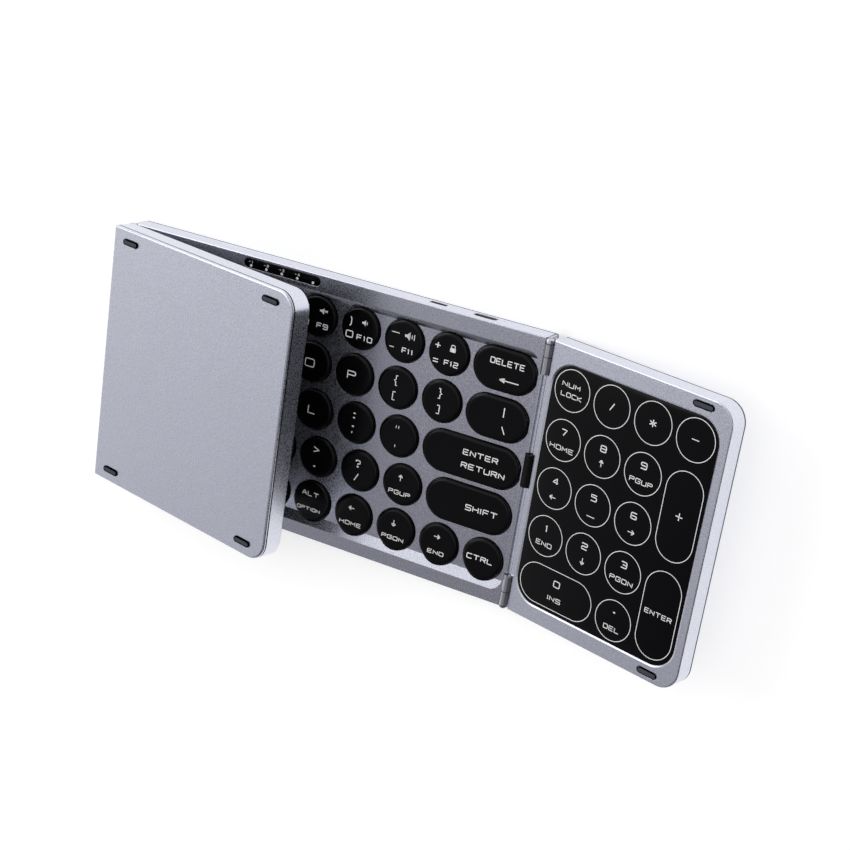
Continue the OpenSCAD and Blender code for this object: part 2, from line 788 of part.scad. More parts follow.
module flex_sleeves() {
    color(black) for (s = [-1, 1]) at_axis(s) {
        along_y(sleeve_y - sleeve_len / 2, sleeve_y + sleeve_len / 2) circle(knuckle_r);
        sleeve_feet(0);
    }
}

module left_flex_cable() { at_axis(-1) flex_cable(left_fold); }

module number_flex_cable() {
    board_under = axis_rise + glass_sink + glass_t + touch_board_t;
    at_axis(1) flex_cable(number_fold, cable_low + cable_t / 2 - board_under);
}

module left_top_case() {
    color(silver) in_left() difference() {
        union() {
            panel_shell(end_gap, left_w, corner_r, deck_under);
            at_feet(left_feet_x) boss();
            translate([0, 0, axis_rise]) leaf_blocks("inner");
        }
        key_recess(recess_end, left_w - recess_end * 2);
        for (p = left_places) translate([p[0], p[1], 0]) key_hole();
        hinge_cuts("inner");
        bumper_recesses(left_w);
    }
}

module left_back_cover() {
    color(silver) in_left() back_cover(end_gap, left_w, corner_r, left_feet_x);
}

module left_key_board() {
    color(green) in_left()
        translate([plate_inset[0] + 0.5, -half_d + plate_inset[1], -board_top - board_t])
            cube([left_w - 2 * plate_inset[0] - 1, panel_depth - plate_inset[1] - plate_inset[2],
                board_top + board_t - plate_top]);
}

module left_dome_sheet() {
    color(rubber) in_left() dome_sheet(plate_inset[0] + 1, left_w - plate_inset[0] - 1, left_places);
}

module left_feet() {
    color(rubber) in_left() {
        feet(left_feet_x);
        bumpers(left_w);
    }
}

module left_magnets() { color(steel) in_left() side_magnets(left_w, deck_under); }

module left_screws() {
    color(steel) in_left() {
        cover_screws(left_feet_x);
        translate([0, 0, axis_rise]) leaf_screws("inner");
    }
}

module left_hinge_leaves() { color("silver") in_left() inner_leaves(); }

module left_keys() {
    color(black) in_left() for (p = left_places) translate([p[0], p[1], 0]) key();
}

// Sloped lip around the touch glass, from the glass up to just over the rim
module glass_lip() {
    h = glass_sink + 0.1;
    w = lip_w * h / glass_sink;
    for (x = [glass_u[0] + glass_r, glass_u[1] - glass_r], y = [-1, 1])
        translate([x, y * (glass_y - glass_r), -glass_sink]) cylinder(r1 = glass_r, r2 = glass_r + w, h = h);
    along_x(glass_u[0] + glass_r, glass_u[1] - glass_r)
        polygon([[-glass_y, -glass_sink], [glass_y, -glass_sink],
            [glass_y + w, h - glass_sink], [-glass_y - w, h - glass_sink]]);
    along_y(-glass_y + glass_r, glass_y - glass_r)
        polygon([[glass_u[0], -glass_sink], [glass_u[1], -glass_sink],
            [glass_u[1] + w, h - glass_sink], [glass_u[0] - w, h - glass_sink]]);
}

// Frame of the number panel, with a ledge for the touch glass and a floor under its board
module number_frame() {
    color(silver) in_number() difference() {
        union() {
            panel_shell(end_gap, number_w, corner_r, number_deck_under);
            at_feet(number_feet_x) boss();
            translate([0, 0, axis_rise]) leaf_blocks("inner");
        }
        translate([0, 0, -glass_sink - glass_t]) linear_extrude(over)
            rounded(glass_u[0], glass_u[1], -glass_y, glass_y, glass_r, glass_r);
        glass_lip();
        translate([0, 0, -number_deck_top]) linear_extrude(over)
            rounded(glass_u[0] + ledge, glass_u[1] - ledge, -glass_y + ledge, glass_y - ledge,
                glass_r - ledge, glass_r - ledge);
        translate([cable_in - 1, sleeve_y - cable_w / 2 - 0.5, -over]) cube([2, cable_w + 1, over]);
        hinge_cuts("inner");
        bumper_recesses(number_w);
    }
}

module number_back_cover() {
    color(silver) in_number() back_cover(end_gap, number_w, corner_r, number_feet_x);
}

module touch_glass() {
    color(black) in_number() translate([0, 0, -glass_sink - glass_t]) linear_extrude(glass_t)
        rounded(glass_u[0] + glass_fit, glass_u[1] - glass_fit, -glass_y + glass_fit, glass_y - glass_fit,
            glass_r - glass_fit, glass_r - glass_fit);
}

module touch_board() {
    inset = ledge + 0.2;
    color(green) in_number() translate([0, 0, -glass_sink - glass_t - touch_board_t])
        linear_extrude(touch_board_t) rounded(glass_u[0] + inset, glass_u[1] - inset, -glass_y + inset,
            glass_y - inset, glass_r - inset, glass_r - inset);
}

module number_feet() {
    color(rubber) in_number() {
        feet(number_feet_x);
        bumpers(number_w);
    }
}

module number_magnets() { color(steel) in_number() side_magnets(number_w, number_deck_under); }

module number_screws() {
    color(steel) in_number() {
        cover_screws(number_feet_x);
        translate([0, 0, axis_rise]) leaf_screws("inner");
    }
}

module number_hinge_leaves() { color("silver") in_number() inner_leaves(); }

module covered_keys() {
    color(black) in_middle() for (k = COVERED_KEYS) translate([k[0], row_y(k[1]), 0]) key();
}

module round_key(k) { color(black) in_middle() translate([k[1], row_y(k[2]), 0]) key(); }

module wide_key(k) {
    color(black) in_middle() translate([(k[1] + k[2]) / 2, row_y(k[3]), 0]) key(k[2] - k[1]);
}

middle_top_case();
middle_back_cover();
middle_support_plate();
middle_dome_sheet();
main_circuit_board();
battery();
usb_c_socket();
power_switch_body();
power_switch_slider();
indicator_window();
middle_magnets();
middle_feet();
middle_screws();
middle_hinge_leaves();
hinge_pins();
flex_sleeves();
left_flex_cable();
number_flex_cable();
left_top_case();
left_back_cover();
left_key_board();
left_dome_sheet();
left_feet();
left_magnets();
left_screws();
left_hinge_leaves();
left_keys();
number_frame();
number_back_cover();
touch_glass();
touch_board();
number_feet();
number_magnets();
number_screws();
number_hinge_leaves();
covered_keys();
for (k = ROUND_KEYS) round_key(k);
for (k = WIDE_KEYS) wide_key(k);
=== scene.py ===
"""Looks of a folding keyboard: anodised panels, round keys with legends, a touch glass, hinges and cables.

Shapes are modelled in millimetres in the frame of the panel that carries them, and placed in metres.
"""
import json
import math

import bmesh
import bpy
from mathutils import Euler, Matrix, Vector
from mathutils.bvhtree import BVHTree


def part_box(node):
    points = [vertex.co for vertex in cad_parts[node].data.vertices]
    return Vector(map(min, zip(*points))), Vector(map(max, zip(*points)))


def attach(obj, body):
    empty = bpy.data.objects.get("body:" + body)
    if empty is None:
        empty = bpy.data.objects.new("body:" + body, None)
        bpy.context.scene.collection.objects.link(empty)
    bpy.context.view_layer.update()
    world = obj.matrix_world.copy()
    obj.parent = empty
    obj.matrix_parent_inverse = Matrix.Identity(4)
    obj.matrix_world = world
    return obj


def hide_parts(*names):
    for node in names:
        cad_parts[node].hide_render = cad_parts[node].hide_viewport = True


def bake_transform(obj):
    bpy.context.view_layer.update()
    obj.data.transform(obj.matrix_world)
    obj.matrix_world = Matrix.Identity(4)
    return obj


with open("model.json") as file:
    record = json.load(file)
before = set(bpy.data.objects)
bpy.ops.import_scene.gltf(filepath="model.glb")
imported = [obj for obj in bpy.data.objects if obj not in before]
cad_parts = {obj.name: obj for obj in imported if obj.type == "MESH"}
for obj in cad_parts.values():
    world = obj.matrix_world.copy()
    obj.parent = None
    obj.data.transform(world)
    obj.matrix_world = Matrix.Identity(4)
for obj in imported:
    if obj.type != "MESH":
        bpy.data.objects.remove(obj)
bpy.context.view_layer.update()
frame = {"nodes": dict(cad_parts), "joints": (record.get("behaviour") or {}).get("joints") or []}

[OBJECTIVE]
Search the preceding listing for "context" and extract every line where it is found.

[RESPONSE]
        bpy.context.scene.collection.objects.link(empty)
    bpy.context.view_layer.update()
    bpy.context.view_layer.update()
bpy.context.view_layer.update()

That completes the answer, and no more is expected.